To the loud approval of a large contingent of her followers on Court 12, China’s Li Na cruised into the second round of the Ladies’ Singles by defeating Michaella Krajicek, the would-be comeback kid from Holland, in a match that was more closely contested than the 6-1, 6-1 scoreline would indicate.
This might be termed the Battle of the Wounded Knees, since both players have spent much time out of action with knee problems. Li, the sixth seed at The Championships, was sidelined for four months of the 2008 season after surgery on her right knee and was out for a month with ankle trouble sustained in losing the final of this year’s Australian Open, while the 24-year-old Krajicek, having suffered knee injuries involving surgery since the age of 16, spent much of 2012 out of action because of more trouble with the right knee.
As a result of missing so much of last season, Krajicek’s ranking has plummeted to 575, but she gained direct entry to Wimbledon by being awarded a special ranking of 105. It was her first appearance at The Championships since 2008 and the rustiness showed.
Li has the ranking and the Grand Slam track record (as champion of Roland Garros in 2011), while Krajicek can boast the family pedigree on grass, her older brother Richard having won the Gentlemen’s Championship here in 1996, but it was the 31-year-old Li’s superior striking power and form which tilted an entertaining match so decisively. The contest was filled with hard, deep hitting, the difference between the two being that Li consistently struck the ball not only harder but more accurately.
In build and looks Krajicek bears more than a passing resemblance to Steffi Graf, but if Li was perturbed by this factor it certainly did not show. The Chinese broke in the opening game when Krajicek slipped on the baseline, and stayed comfortably in front with the exception of the fourth game, when Krajicek held a break-back point for 2-2, only for the opportunity to escape her. Having clung on to her serve to establish a 3-1 lead, Li broke serve twice more in toughly fought deuce games to capture the first set in 33 minutes.
Things rapidly became bleaker for the Dutch woman as Li hammered her way into a 5-0 second set lead until Krajicek finally held serve to guarantee the match would go beyond the hour mark. Only then did Li falter, committing three double-faults and fighting off two break points as she served for the match. In the end, on Li’s third match point, Krajicek obliged her by walloping a forehand service return well out.
Li summed up the victory as “a pretty good start to Wimbledon”, having lost in the second round of both the 2011 and 2012 Championships. “I still have to get used to playing on grass, so I was feeling pretty happy today.”

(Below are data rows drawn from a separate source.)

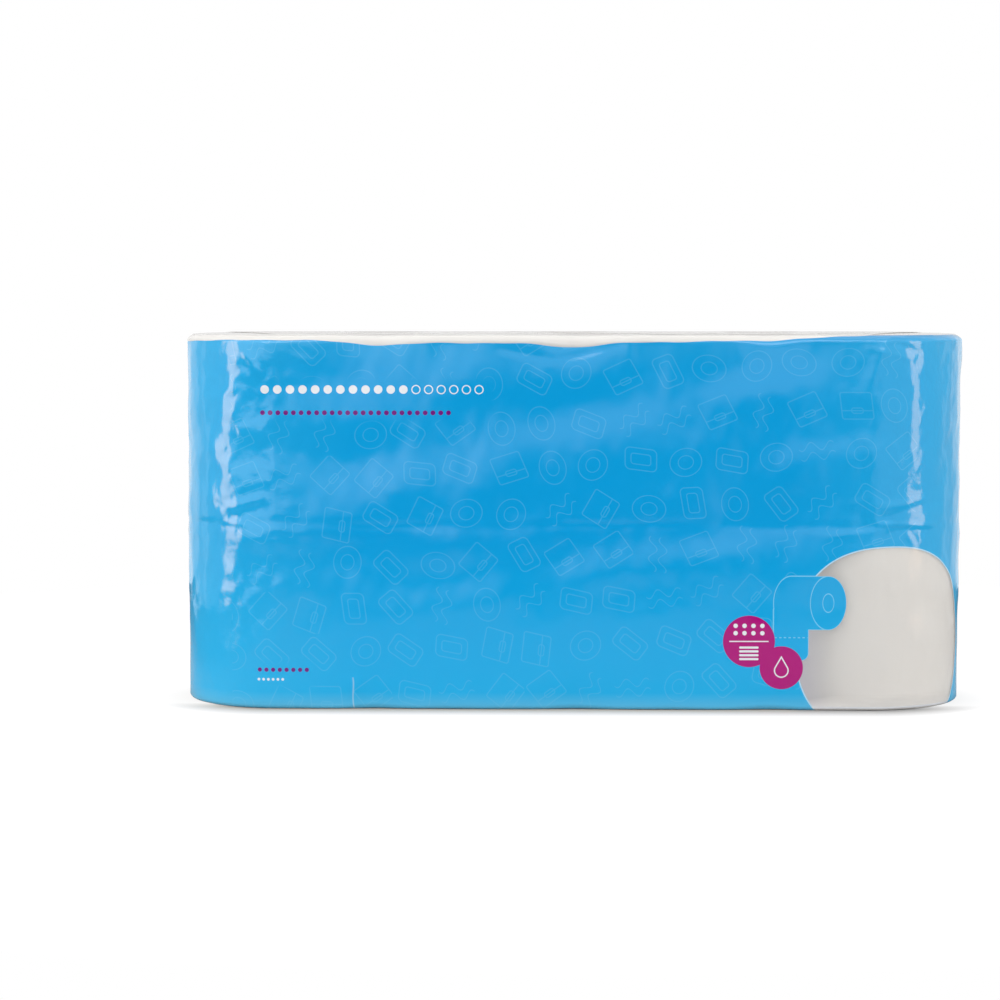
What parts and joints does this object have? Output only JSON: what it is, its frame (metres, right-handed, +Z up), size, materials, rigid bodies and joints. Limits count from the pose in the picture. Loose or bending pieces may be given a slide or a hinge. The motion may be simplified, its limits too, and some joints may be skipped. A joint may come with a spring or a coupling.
{
  "type": "toilet paper roll pack",
  "caption": "Flat oval pack of toilet paper rolls standing on end in a tight printed film wrap with a clear window, folded shut on top and bottom.",
  "frame": {"origin": "under the middle of the pack, on the surface that it stands on", "axes": "+Z up, front with the window facing -Y, +X to the front's right along the row of rolls"},
  "size_m": [0.409, 0.1033, 0.1941],
  "materials": {
    "printed_film": "glossy thin polyethylene film, printed sky blue, clear on the top and bottom and in a window",
    "tissue_paper": "soft white embossed tissue, wound in turns",
    "core_board": "plain grey-brown board, wound in a spiral"
  },
  "bodies": {
    "root": {"film_wrap": "printed_film", "paper_roll_lower_1": "tissue_paper", "paper_roll_lower_2": "tissue_paper", "paper_roll_lower_3": "tissue_paper", "paper_roll_lower_4": "tissue_paper", "paper_roll_upper_1": "tissue_paper", "paper_roll_upper_2": "tissue_paper", "paper_roll_upper_3": "tissue_paper", "paper_roll_upper_4": "tissue_paper", "core_lower_1": "core_board", "core_lower_2": "core_board", "core_lower_3": "core_board", "core_lower_4": "core_board", "core_upper_1": "core_board", "core_upper_2": "core_board", "core_upper_3": "core_board", "core_upper_4": "core_board"}
  },
  "joints": []
}
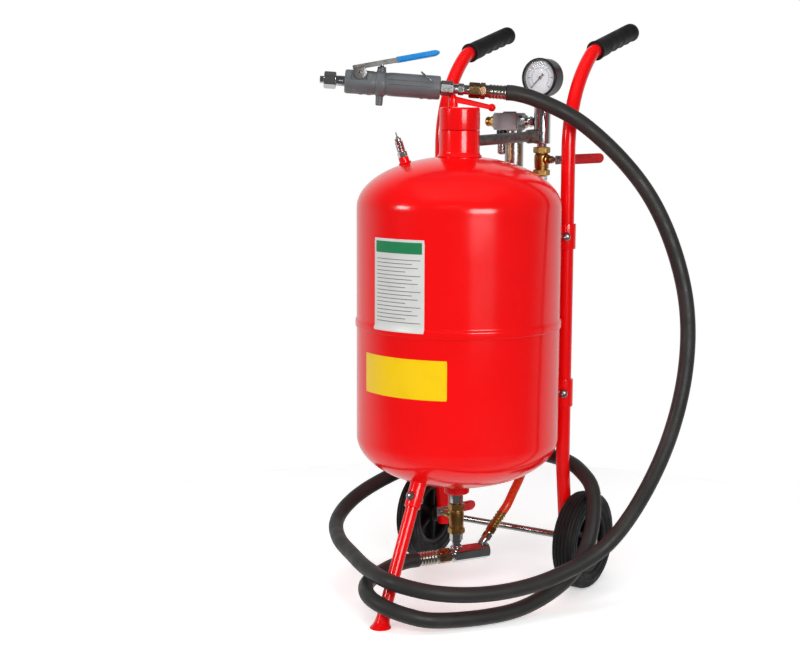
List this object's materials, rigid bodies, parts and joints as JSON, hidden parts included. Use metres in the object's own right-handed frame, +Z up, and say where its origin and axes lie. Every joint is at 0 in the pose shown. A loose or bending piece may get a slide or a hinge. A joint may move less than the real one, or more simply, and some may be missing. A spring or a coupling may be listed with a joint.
{
  "type": "portable pressure blast tank",
  "caption": "Upright pressure tank with domed ends on a two-wheel trolley with a front prop, filler cap, valves, gauge, blast hose and hand gun.",
  "frame": {"origin": "centre of the base on the floor, measured without the hoses", "axes": "+Z up, +Y from the front leg towards the wheels and handles, +X along the axle to the right"},
  "size_m": [0.622, 0.6614, 1.0311],
  "materials": {
    "red_paint": "gloss powder coat",
    "red_sleeve": "dipped vinyl",
    "grip_rubber": "satin moulded vinyl",
    "tyre_rubber": "matt",
    "hub_plastic": "moulded",
    "zinc_steel": "bright zinc plate",
    "chrome_steel": "bright nickel plate",
    "valve_brass": "machined",
    "passivated_steel": "yellow passivated zinc",
    "galvanised_pipe": "dull galvanised",
    "filter_metal": "die cast, satin",
    "gauge_black": "enamel",
    "gauge_dial": "printed",
    "gauge_glass": "clear",
    "gun_alloy": "cast alloy, satin grey",
    "lever_blue": "dipped vinyl on a zinc lever",
    "blast_hose_rubber": "satin extruded",
    "air_hose_orange": "polyurethane",
    "seal_rubber": "matt"
  },
  "bodies": {
    "tank_and_trolley": {"tank_lower_shell": "red_paint", "tank_upper_shell": "red_paint", "outlet_pad": "red_paint", "filler_neck": "red_paint", "relief_stub": "red_paint", "handle_tube_left": "red_paint", "handle_tube_right": "red_paint", "bracket_lower_left": "red_paint", "bracket_lower_right": "red_paint", "bracket_upper_left": "red_paint", "bracket_upper_right": "red_paint", "leg_socket": "red_paint", "leg": "red_paint", "grip_left": "grip_rubber", "grip_right": "grip_rubber", "axle": "zinc_steel", "leg_bolt": "zinc_steel", "gun_adapter": "zinc_steel", "trigger_pin": "zinc_steel", "relief_body": "chrome_steel", "outlet_nipple": "chrome_steel", "lower_nipple": "chrome_steel", "mixing_block": "chrome_steel", "air_nipple": "chrome_steel", "inlet_barb": "chrome_steel", "manifold_post": "chrome_steel", "gun_nozzle": "chrome_steel", "outlet_valve_body": "valve_brass", "inlet_valve_body": "valve_brass", "air_barb": "valve_brass", "inlet_coupler": "valve_brass", "hose_nut_upper": "valve_brass", "hose_nut_lower": "passivated_steel", "hose_ferrule_lower": "passivated_steel", "hose_ferrule_upper": "passivated_steel", "manifold_pipe": "galvanised_pipe", "filter_head": "filter_metal", "filter_bowl": "filter_metal", "gauge_case": "gauge_black", "gauge_dial": "gauge_dial", "gauge_glass": "gauge_glass", "gun_body": "gun_alloy", "blast_hose": "blast_hose_rubber", "air_hose": "air_hose_orange", "lid_gasket": "seal_rubber"},
    "wheel_left": {"tyre_left": "tyre_rubber", "wheel_hub_left": "hub_plastic"},
    "wheel_right": {"tyre_right": "tyre_rubber", "wheel_hub_right": "hub_plastic"},
    "filler_cap": {"filler_lid": "red_paint", "lid_lever": "red_paint"},
    "relief_spindle": {"relief_stem": "zinc_steel"},
    "outlet_tap": {"outlet_valve_ball": "chrome_steel", "outlet_valve_lever": "red_sleeve"},
    "inlet_tap": {"inlet_valve_ball": "chrome_steel", "inlet_valve_lever": "red_sleeve"},
    "needle": {"gauge_needle": "gauge_black"},
    "trigger": {"gun_trigger": "lever_blue"},
    "plunger": {"trigger_plunger": "zinc_steel"},
    "latch": {"gun_latch": "zinc_steel"}
  },
  "joints": [
    {"name": "wheel_left_spin", "type": "hinge", "parent": "tank_and_trolley", "child": "wheel_left", "pos_m": [-0.16542, 0.09423, 0.0884], "axis": [1, 0, 0], "continuous": true},
    {"name": "wheel_right_spin", "type": "hinge", "parent": "tank_and_trolley", "child": "wheel_right", "pos_m": [0.17458, 0.09423, 0.0884], "axis": [1, 0, 0], "continuous": true},
    {"name": "filler_cap_turn", "type": "hinge", "parent": "tank_and_trolley", "child": "filler_cap", "pos_m": [0.00458, -0.07277, 0.835], "axis": [0, 0, 1], "range_deg": [0, 90]},
    {"name": "relief_pull", "type": "slide", "parent": "tank_and_trolley", "child": "relief_spindle", "axis": [-0.2451, -0.1672, 0.955], "range_m": [0, 0.004], "stiffness_N_per_m": 400, "springref_m": -0.002},
    {"name": "outlet_tap_turn", "type": "hinge", "parent": "tank_and_trolley", "child": "outlet_tap", "pos_m": [0.00458, -0.07277, 0.145], "axis": [-0.9925, 0.1219, 0], "range_deg": [0, 90]},
    {"name": "inlet_tap_turn", "type": "hinge", "parent": "tank_and_trolley", "child": "inlet_tap", "pos_m": [0.07458, 0.09523, 0.781], "axis": [-0.9781, 0.2079, 0], "range_deg": [0, 90]},
    {"name": "needle_sweep", "type": "hinge", "parent": "tank_and_trolley", "child": "needle", "pos_m": [0.07458, 0.08423, 0.927], "axis": [0, 1, 0], "range_deg": [0, 270]},
    {"name": "trigger_squeeze", "type": "hinge", "parent": "tank_and_trolley", "child": "trigger", "pos_m": [-0.1387, -0.17054, 0.93364], "axis": [-0.5637, 0.826, 0], "range_deg": [0, 9], "stiffness_Nm_per_rad": 2, "springref_deg": -6.88},
    {"name": "plunger_press", "type": "slide", "parent": "tank_and_trolley", "child": "plunger", "axis": [-0.0556, -0.0379, -0.9977], "range_m": [0, 0.007]},
    {"name": "latch_swing", "type": "hinge", "parent": "tank_and_trolley", "child": "latch", "pos_m": [-0.03527, -0.09996, 0.91788], "axis": [0.5637, -0.826, 0], "range_deg": [-60, 0]}
  ],
  "couplings": [
    {"joint": "plunger_press", "follows": "trigger_squeeze", "m_per_rad": 0.04}
  ]
}
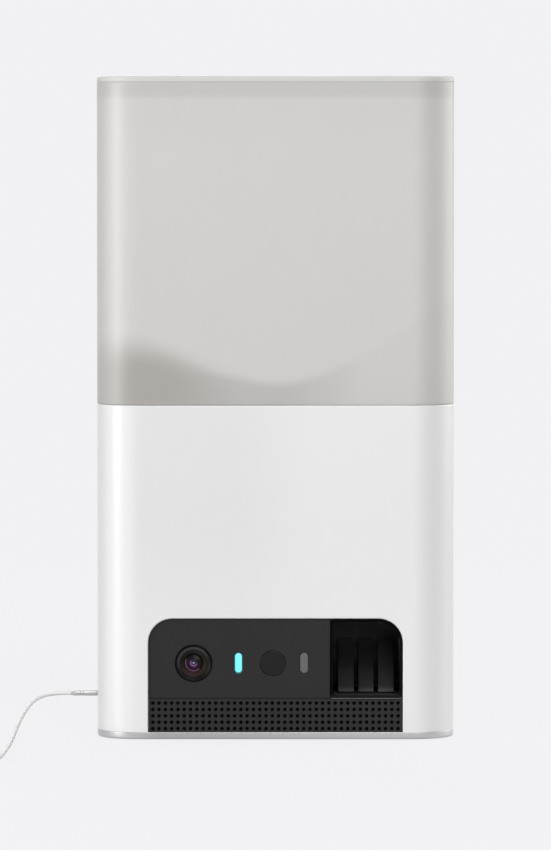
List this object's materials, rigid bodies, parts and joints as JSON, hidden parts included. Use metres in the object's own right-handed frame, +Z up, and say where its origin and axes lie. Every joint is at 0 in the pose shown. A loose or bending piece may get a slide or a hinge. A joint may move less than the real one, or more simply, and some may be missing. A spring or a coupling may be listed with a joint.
{
  "type": "treat tossing pet camera",
  "caption": "Tall rounded box with a frosted treat container over a white housing, a camera, lights, speaker grille and treat mouth in the black front, and a thin power lead.",
  "frame": {"origin": "on the floor, under the middle of the casing", "axes": "+X to the right as the front is looked at, +Y to the back, +Z up; the front looks along -Y"},
  "size_m": [0.2327, 0.1839, 0.269],
  "materials": {
    "metallic_base": "silver grey metallic paint on plastic",
    "foot_rubber": "soft",
    "screw_steel": "plain",
    "white_shell": "white, satin gloss",
    "frosted_shell": "frosted, lets light and dim shapes through",
    "insert_brass": "turned",
    "black_face": "black, semi gloss",
    "black_grille": "black, satin",
    "black_plastic": "black",
    "gasket_foam": "foam",
    "bezel_metal": "turned, satin",
    "lens_glass": "coated",
    "lit_slot": "lit cyan",
    "grey_slot": "clear over grey",
    "dark_window": "dark, smooth",
    "circuit_board": "solder mask",
    "white_inner": "moulded",
    "gear_plastic": "acetal",
    "motor_steel": "plated",
    "soft_silicone": "translucent silicone",
    "white_button": "moulded",
    "plug_metal": "nickel plated",
    "white_cord": "smooth jacket",
    "usb_grip": "moulded"
  },
  "bodies": {
    "casing": {"base_plate": "metallic_base", "rubber_feet": "foot_rubber", "base_screws": "screw_steel", "camera_board_screws": "screw_steel", "main_board_screws": "screw_steel", "toss_strap_screws": "screw_steel", "deck_screws": "screw_steel", "bracket_screws": "screw_steel", "feed_motor_screws": "screw_steel", "lower_housing": "white_shell", "treat_container": "frosted_shell", "wall_mount_inserts": "insert_brass", "front_fascia": "black_face", "speaker_grille": "black_grille", "toss_housing": "black_plastic", "speaker_driver": "black_plastic", "lens_barrel": "black_plastic", "power_socket": "black_plastic", "setup_switch": "black_plastic", "speaker_gasket": "gasket_foam", "lens_bezel": "bezel_metal", "lens_glass": "lens_glass", "status_light": "lit_slot", "infrared_light": "grey_slot", "sensor_window": "dark_window", "camera_board": "circuit_board", "main_board": "circuit_board", "drop_duct": "white_inner", "feed_deck": "white_inner", "hopper": "white_inner", "toss_motor": "motor_steel", "feed_motor": "motor_steel", "motor_bracket": "motor_steel", "toss_motor_strap": "motor_steel", "hinge_pin": "motor_steel", "power_plug": "plug_metal", "usb_plug_shell": "plug_metal", "cord_lead": "white_cord", "cord_coil": "white_cord", "cord_tail": "white_cord", "usb_plug_grip": "usb_grip"},
    "lid": {"lid_cover": "white_shell", "lid_seal": "soft_silicone"},
    "rotor": {"feed_rotor": "soft_silicone", "rotor_shaft": "motor_steel", "feed_wheel": "gear_plastic"},
    "rotor_pinion": {"feed_pinion": "gear_plastic"},
    "paddle": {"toss_paddle": "black_plastic", "toss_sector": "gear_plastic"},
    "paddle_pinion": {"toss_pinion": "gear_plastic"},
    "button": {"setup_button": "white_button"}
  },
  "joints": [
    {"name": "lid_hinge", "type": "hinge", "parent": "casing", "child": "lid", "pos_m": [0, 0.0314, 0.2668], "axis": [-1, 0, 0], "range_deg": [0, 100]},
    {"name": "rotor_spin", "type": "hinge", "parent": "casing", "child": "rotor", "pos_m": [0, 0, 0.118], "axis": [0, 0, 1], "continuous": true},
    {"name": "rotor_pinion_spin", "type": "hinge", "parent": "casing", "child": "rotor_pinion", "pos_m": [-0.0144, 0, 0.111], "axis": [0, 0, 1], "continuous": true},
    {"name": "paddle_kick", "type": "hinge", "parent": "casing", "child": "paddle", "pos_m": [0.02, -0.024, 0.0212], "axis": [1, 0, 0], "range_deg": [0, 45]},
    {"name": "paddle_pinion_spin", "type": "hinge", "parent": "casing", "child": "paddle_pinion", "pos_m": [0.0182, -0.0072, 0.0212], "axis": [1, 0, 0], "range_deg": [-360, 180]},
    {"name": "button_press", "type": "slide", "parent": "casing", "child": "button", "axis": [0, -1, 0], "range_m": [0, 0.0008], "stiffness_N_per_m": 400, "springref_m": -0.0005}
  ],
  "couplings": [
    {"joint": "rotor_pinion_spin", "follows": "rotor_spin", "ratio": -2},
    {"joint": "paddle_pinion_spin", "follows": "paddle_kick", "ratio": -2.5}
  ]
}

Li is in the forefront of popular athletes in China and is reported to have a social network following of more than 10 million, but claimed “I really had no idea”. As for the hundreds of her compatriots cheering her every winner on Court 12, Li said, “Maybe they are students learning English here, watching the tennis, having fun.” Whatever the reason, Li smiled and acknowledged that she “really loved” their support.